*DATASET EXCERPT:*
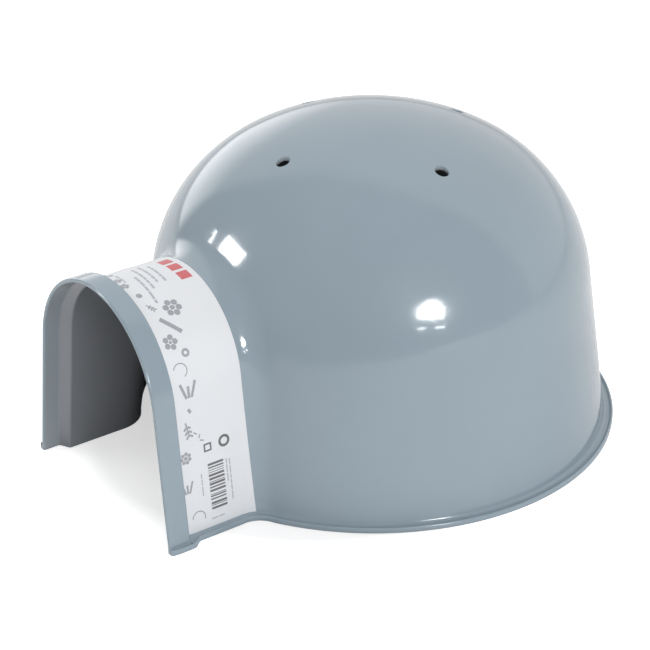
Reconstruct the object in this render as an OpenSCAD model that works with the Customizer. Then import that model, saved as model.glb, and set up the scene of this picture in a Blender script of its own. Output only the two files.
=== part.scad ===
// Small-animal hideaway: a one-piece moulded dome with an arched entrance tunnel,
// and a printed label that wraps over the tunnel. Millimetres. The ground is z = 0,
// the doorway faces -Y, and the origin is the middle of the footprint.

/* [Dome] */
// Outside radius of the dome at the ground
dome_r = 129; // [120:1:140]
// Height of the dome
dome_h = 170; // [160:1:180]
// Lean of the dome's lower wall, in degrees
dome_draft = 8; // [5:0.5:10]
// Radius of the rounded shoulder between wall and crown
shoulder_r = 89; // [80:1:95]
// Radius of the flatter crown
crown_r = 150; // [130:5:180]
// Thickness of the moulded wall
wall = 2.3; // [1.8:0.1:3]

/* [Tunnel] */
// Outside width of the tunnel at the ground
tunnel_w = 114.6; // [106:0.2:120]
// Outside height of the tunnel
tunnel_h = 118.8; // [114:0.2:121]
// Lean of the tunnel's side walls, in degrees
tunnel_draft = 7.25; // [5:0.25:9]
// Distance from the dome's axis to the tunnel's mouth
tunnel_reach = 172; // [165:1:180]
// Radius of the blend between tunnel and dome
blend_r = 17; // [14:1:20]

/* [Collar] */
// Length of the wider collar at the mouth
collar_len = 12.4; // [10:0.2:20]
// How far the collar stands out from the tunnel at the ground
collar_step = 6; // [4:0.5:8]
// How much higher the collar is than the tunnel
collar_rise = 3.8; // [3:0.2:6]
// Length of the sloping step inside the collar
ramp_len = 3.4; // [2:0.2:8]

/* [Base flange] */
// Width of the flange round the dome
flange_w = 5; // [4:0.5:7]
// Width of the flange beside the tunnel
side_flange_w = 4.4; // [3.5:0.1:6]
// Width of the flange beside the collar
collar_flange_w = 2.2; // [1.6:0.1:3]
// Thickness of the flange
flange_t = 2; // [1.6:0.1:3]
// Height of the lip round the flange's edge
lip_h = 3; // [2.4:0.2:4]
// Thickness of the lip
lip_t = 1.3; // [1:0.1:1.5]

/* [Ventilation] */
// Diameter of each ventilation hole
vent_d = 7; // [5:0.5:10]
// Distance of the ventilation holes from the dome's axis
vent_ring_r = 57; // [50:1:62]
// Number of ventilation holes, the first one over the tunnel
vent_count = 4; // [2:1:6]

/* [Wrap label] */
// Width of the label along the tunnel
label_w = 40; // [30:1:40]
// Thickness of the label with its glue
label_t = 0.3; // [0.2:0.05:0.5]
// Height of the label's two ends above the ground
label_foot = 2.5; // [2.5:0.5:10]

/* [Hidden] */

// small steps that keep surfaces from coinciding
tuck = 0.3;
label_gap = 0.05;

// footprint: the flange's rear edge and the collar's mouth are equally far from the origin
flange_r = dome_r + flange_w;
dome_y = (tunnel_reach - flange_r) / 2;
flange_front = tunnel_reach - 1;

// collar, seen from the front
collar_w = tunnel_w + 2 * collar_step;
collar_h = tunnel_h + collar_rise;
collar_back = tunnel_reach - collar_len;

// dome profile: leaning wall, shoulder arc, crown arc, each tangent to the next
wall_dir = [cos(dome_draft), sin(dome_draft)];
up_dir = [-sin(dome_draft), cos(dome_draft)];
crown_c = [0, dome_h - crown_r];
shoulder_base = (wall_dir[0] * dome_r - shoulder_r) * wall_dir;
to_base = shoulder_base - crown_c;
climb = -to_base * up_dir
      + sqrt(pow(to_base * up_dir, 2) - to_base * to_base + pow(crown_r - shoulder_r, 2));
shoulder_c = shoulder_base + climb * up_dir;
join_angle = atan2(shoulder_c[1] - crown_c[1], shoulder_c[0] - crown_c[0]);

// radius of the dome's skin moved out by o, at height z
function skin_r(z, o) =
    z < shoulder_c[1] + (shoulder_r + o) * sin(dome_draft)
        ? (wall_dir[0] * dome_r + o - wall_dir[1] * z) / wall_dir[0]
    : z < crown_c[1] + (crown_r + o) * sin(join_angle)
        ? shoulder_c[0] + sqrt(pow(shoulder_r + o, 2) - pow(z - shoulder_c[1], 2))
    : sqrt(max(0, pow(crown_r + o, 2) - pow(z - crown_c[1], 2)));

// outward direction [radial, up] of the dome's skin moved out by o, at height z
function skin_dir(z, o) =
    z < shoulder_c[1] + (shoulder_r + o) * sin(dome_draft)
        ? wall_dir
    : z < crown_c[1] + (crown_r + o) * sin(join_angle)
        ? ([skin_r(z, o), z] - shoulder_c) / (shoulder_r + o)
    : ([skin_r(z, o), z] - crown_c) / (crown_r + o);

// half profile of the dome's skin moved out by o, starting at height z0
function dome_profile(o, z0) = concat(
    [[0, z0], [skin_r(z0, o), z0]],
    [for (i = [0:24]) let (a = dome_draft + (join_angle - dome_draft) * i / 24)
        shoulder_c + (shoulder_r + o) * [cos(a), sin(a)]],
    [for (i = [1:9]) let (a = join_angle + (90 - join_angle) * i / 9)
        crown_c + (crown_r + o) * [i < 9 ? cos(a) : 0, sin(a)]]);

// the arches' legs lean in by the draft, and arc_steps straight lines make up their arc
arc_steps = 36;
function arc_angle(i) = tunnel_draft + (180 - 2 * tunnel_draft) * i / arc_steps;

// radius of the arch that is w wide at the ground and h high
function arch_r(w, h) =
    (cos(tunnel_draft) * w / 2 - sin(tunnel_draft) * h) / (1 - sin(tunnel_draft));

// outline of that arch moved out by o, starting at height z0
function arch_outline(w, h, o, z0) =
    let (r = arch_r(w, h), foot = w / 2 + o / cos(tunnel_draft) - z0 * tan(tunnel_draft))
    concat(
        [[foot, z0]],
        [for (i = [0:arc_steps]) let (a = arc_angle(i))
            [0, h - r] + (r + o) * [cos(a), sin(a)]],
        [[-foot, z0]]);

// the tunnel's arch as stations [x, z, x direction, z direction], from foot to foot,
// with both feet at height z0
leg_steps = 6;
tunnel_r = arch_r(tunnel_w, tunnel_h);
leg_top = tunnel_h - tunnel_r + tunnel_r * sin(tunnel_draft);
function leg_station(side, z) =
    [side * (tunnel_w / 2 - z * tan(tunnel_draft)), z, side * cos(tunnel_draft), sin(tunnel_draft)];
function stations(z0) = concat(
    [for (i = [0:leg_steps - 1]) leg_station(1, z0 + (leg_top - z0) * i / leg_steps)],
    [for (i = [0:arc_steps]) let (a = arc_angle(i))
        [tunnel_r * cos(a), tunnel_h - tunnel_r + tunnel_r * sin(a), cos(a), sin(a)]],
    [for (i = [leg_steps - 1:-1:0]) leg_station(-1, z0 + (leg_top - z0) * i / leg_steps)]);

// centre of a ball of radius blend_r that touches both the tunnel and the dome
function ball_centre(s) =
    let (x = s[0] + blend_r * s[2], z = s[1] + blend_r * s[3])
        [x, -sqrt(pow(skin_r(z, blend_r), 2) - x * x), z];

// directions from that ball's centre to the tunnel and to the dome
function to_tunnel(s) = [-s[2], 0, -s[3]];
function to_dome(s) =
    let (c = ball_centre(s), d = skin_dir(c[2], blend_r), r = norm([c[0], c[1]]))
        [-d[0] * c[0] / r, -d[0] * c[1] / r, -d[1]];

// point of the tunnel's skin, or of the blend beyond it, moved out by o, at distance y
function skin_point(s, o, y) =
    let (c = ball_centre(s), a = to_tunnel(s), b = to_dome(s), turn = acos(a * b), r = blend_r - o)
    y <= c[1] ? [s[0] + o * s[2], y, s[1] + o * s[3]]
    : let (w = asin((y - c[1]) * sin(turn) / (r * b[1])))
        c + r * (sin(turn - w) * a + sin(w) * b) / sin(turn);

// one closed section of the blend: the ball's arc, with its ends tucked into the two skins
blend_steps = 7;
arc_share = 0.06;
core_depth = 14;
function blend_section(s, o) =
    let (
        c = ball_centre(s),
        r = blend_r - o,
        a = to_tunnel(s),
        b = to_dome(s),
        turn = acos(a * b),
        off_tunnel = (a * cos(turn) - b) / sin(turn),
        off_dome = (b * cos(turn) - a) / sin(turn),
        middle = (a + b) / norm(a + b))
    concat(
        [c + (r + tuck) * a + 5 * tuck * off_tunnel],
        [for (i = [0:blend_steps])
            let (t = arc_share + (1 - 2 * arc_share) * i / blend_steps)
                c + r * (sin((1 - t) * turn) * a + sin(t * turn) * b) / sin(turn)],
        [c + (r + tuck) * b + 5 * tuck * off_dome],
        [c + (r + core_depth) * middle]);

// body of the dome's skin moved out by o
module dome_body(o, z0) {
    rotate_extrude($fn = 144) polygon(dome_profile(o, z0));
}

// body of an arch between two distances in front of the dome's axis
module arch_body(w, h, o, z0, near, far) {
    translate([0, -near, 0])
        rotate([90, 0, 0])
            linear_extrude(height = far - near) polygon(arch_outline(w, h, o, z0));
}

// closed body through a row of sections that have equal numbers of points;
// end_faces are the polygons that close the last section, each a list of its points
module section_body(sections, end_faces) {
    n = len(sections[0]);
    last = len(sections) - 1;
    points = [for (section = sections) each section];
    sides = [for (k = [0:last - 1]) for (i = [0:n - 1])
        let (j = (i + 1) % n)
            each [[k * n + i, k * n + j, (k + 1) * n + i],
                  [k * n + j, (k + 1) * n + j, (k + 1) * n + i]]];
    foot_end = [for (face = end_faces) [for (i = [len(face) - 1:-1:0]) face[i]]];
    far_end = [for (face = end_faces) [for (i = face) last * n + i]];
    polyhedron(points = points, faces = concat(foot_end, sides, far_end), convexity = 6);
}

// body that fills the corner between tunnel and dome up to the rolling ball
module blend_body(o) {
    sections = [for (s = stations(-8)) blend_section(s, o)];
    section_body(sections, [[for (i = [0:len(sections[0]) - 1]) i]]);
}

// everything above the ground
module above_ground() {
    translate([-200, -200, 0]) cube([400, 400, 200]);
}

// the hideaway as a solid block
module outer_body() {
    dome_body(0, 0);
    arch_body(tunnel_w, tunnel_h, 0, 0, 60, collar_back + 1);
    arch_body(collar_w, collar_h, 0, 0, collar_back, tunnel_reach);
    intersection() {
        blend_body(0);
        above_ground();
    }
}

// body between the tunnel's arch at distance near and the collar's arch at distance far,
// carried a little further inwards so that it starts inside the tunnel
module ramp_body(o, z0, near, far) {
    small = arch_outline(tunnel_w, tunnel_h, o, z0);
    large = arch_outline(collar_w, collar_h, o, z0);
    sections = [for (share = [1, -0.2])
        [for (i = [0:len(small) - 1])
            let (p = small[i] + (large[i] - small[i]) * share)
                [p[0], -near - (far - near) * share, p[1]]]];
    section_body(sections, [[for (i = [0:len(small) - 1]) i]]);
}

// the room inside: dome, tunnel, collar and the blends between them, open at the ground
module inner_body() {
    ramp_start = collar_back - 0.3;
    dome_body(-wall, -4);
    arch_body(tunnel_w, tunnel_h, -wall, -4, 60, tunnel_reach);
    arch_body(collar_w, collar_h, -wall, -4, ramp_start + ramp_len - 0.1, tunnel_reach + 4);
    ramp_body(-wall, -4, ramp_start, ramp_start + ramp_len);
    blend_body(-wall);
}

// outline of the base flange, drawn e inside its edge
module flange_plan(e) {
    side_x = tunnel_w / 2 + side_flange_w - e;
    collar_x = collar_w / 2 + collar_flange_w - e;
    corner_r = 4 - e;
    valley_r = blend_r - side_flange_w + e;
    valley_y = sqrt(pow(flange_r - e + valley_r, 2) - pow(side_x + valley_r, 2));
    circle(r = flange_r - e, $fn = 144);
    translate([-side_x, -collar_back])
        square([2 * side_x, collar_back]);
    // pad under the collar, with rounded front corners and a sloping step at its back
    polygon([[collar_x, -flange_front + e + corner_r], [collar_x, -collar_back + 1],
             [side_x, -collar_back + 7], [-side_x, -collar_back + 7],
             [-collar_x, -collar_back + 1], [-collar_x, -flange_front + e + corner_r]]);
    translate([-collar_x + corner_r, -flange_front + e])
        square([2 * (collar_x - corner_r), collar_len]);
    for (side = [-1, 1])
        translate([side * (collar_x - corner_r), -flange_front + e + corner_r])
            circle(r = corner_r, $fn = 32);
    // rounded valleys where the tunnel's flange meets the dome's
    for (side = [-1, 1])
        difference() {
            polygon([[side * (side_x - 1), -valley_y], [side * (side_x + valley_r), -valley_y],
                     [0, 0]]);
            translate([side * (side_x + valley_r), -valley_y]) circle(r = valley_r, $fn = 64);
        }
}

// flange with the lip along its edge
module flange() {
    linear_extrude(height = flange_t) flange_plan(0);
    linear_extrude(height = lip_h)
        difference() {
            flange_plan(0);
            flange_plan(lip_t);
        }
}

// round holes through the dome's shoulder
module vents() {
    for (i = [0:vent_count - 1])
        rotate([0, 0, -90 + 360 * i / vent_count])
            translate([vent_ring_r, 0, dome_h / 2])
                cylinder(h = dome_h, d = vent_d, $fn = 48);
}

module shell() {
    color([0.58, 0.64, 0.68])
        translate([0, dome_y, 0])
            difference() {
                union() {
                    outer_body();
                    flange();
                }
                inner_body();
                vents();
            }
}

// label strip: at each station it runs along the tunnel's skin and back, label_t further out
label_cols = 8;
module wrap_label() {
    label_back = 1.9 - collar_back;
    rows = [for (i = [0:label_cols]) label_back + label_w * i / label_cols];
    sections = [for (s = stations(label_foot)) concat(
        [for (y = rows) skin_point(s, label_gap, y)],
        [for (i = [label_cols:-1:0]) skin_point(s, label_gap + label_t, rows[i])])];
    end_strip = [for (i = [0:label_cols - 1]) let (far = 2 * label_cols + 1 - i)
        each [[i, i + 1, far], [i + 1, far - 1, far]]];
    color([0.93, 0.93, 0.95])
        translate([0, dome_y, 0])
            section_body(sections, end_strip);
}

shell();
wrap_label();
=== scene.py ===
"""A moulded small-animal hideaway with a printed wrap label, and the studio that it stands in."""

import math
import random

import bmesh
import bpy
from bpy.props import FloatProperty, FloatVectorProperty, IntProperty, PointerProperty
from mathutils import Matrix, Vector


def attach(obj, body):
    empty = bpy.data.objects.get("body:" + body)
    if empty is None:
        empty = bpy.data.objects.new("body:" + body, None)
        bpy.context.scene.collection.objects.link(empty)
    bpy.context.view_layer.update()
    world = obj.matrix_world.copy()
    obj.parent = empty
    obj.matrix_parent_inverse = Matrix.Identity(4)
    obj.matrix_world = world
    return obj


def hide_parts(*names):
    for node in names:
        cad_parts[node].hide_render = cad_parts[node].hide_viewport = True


bl_info = {
    "name": "Small-animal hideaway",
    "version": (1, 0, 0),
    "blender": (4, 5, 0),
    "location": "3D View > Sidebar > Hideaway",
    "description": "Builds a moulded dome hideaway, its printed wrap label and a small studio",
    "category": "Add Mesh",
}

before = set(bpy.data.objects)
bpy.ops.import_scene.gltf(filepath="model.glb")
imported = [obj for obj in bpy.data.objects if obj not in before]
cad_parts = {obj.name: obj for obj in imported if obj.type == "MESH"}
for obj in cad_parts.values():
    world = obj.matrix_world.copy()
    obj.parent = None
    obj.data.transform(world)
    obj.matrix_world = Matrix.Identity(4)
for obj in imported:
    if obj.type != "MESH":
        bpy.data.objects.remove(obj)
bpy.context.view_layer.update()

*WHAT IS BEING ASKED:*
Transcribe the lines above from the one with "label_t further out" through the one with "cad_parts[node].hide_render = cad_parts[node].hide_viewport". Include both ends and leave out every other line.

*WORKED SOLUTION:*
// label strip: at each station it runs along the tunnel's skin and back, label_t further out
label_cols = 8;
module wrap_label() {
    label_back = 1.9 - collar_back;
    rows = [for (i = [0:label_cols]) label_back + label_w * i / label_cols];
    sections = [for (s = stations(label_foot)) concat(
        [for (y = rows) skin_point(s, label_gap, y)],
        [for (i = [label_cols:-1:0]) skin_point(s, label_gap + label_t, rows[i])])];
    end_strip = [for (i = [0:label_cols - 1]) let (far = 2 * label_cols + 1 - i)
        each [[i, i + 1, far], [i + 1, far - 1, far]]];
    color([0.93, 0.93, 0.95])
        translate([0, dome_y, 0])
            section_body(sections, end_strip);
}

shell();
wrap_label();
=== scene.py ===
"""A moulded small-animal hideaway with a printed wrap label, and the studio that it stands in."""

import math
import random

import bmesh
import bpy
from bpy.props import FloatProperty, FloatVectorProperty, IntProperty, PointerProperty
from mathutils import Matrix, Vector


def attach(obj, body):
    empty = bpy.data.objects.get("body:" + body)
    if empty is None:
        empty = bpy.data.objects.new("body:" + body, None)
        bpy.context.scene.collection.objects.link(empty)
    bpy.context.view_layer.update()
    world = obj.matrix_world.copy()
    obj.parent = empty
    obj.matrix_parent_inverse = Matrix.Identity(4)
    obj.matrix_world = world
    return obj


def hide_parts(*names):
    for node in names:
        cad_parts[node].hide_render = cad_parts[node].hide_viewport = True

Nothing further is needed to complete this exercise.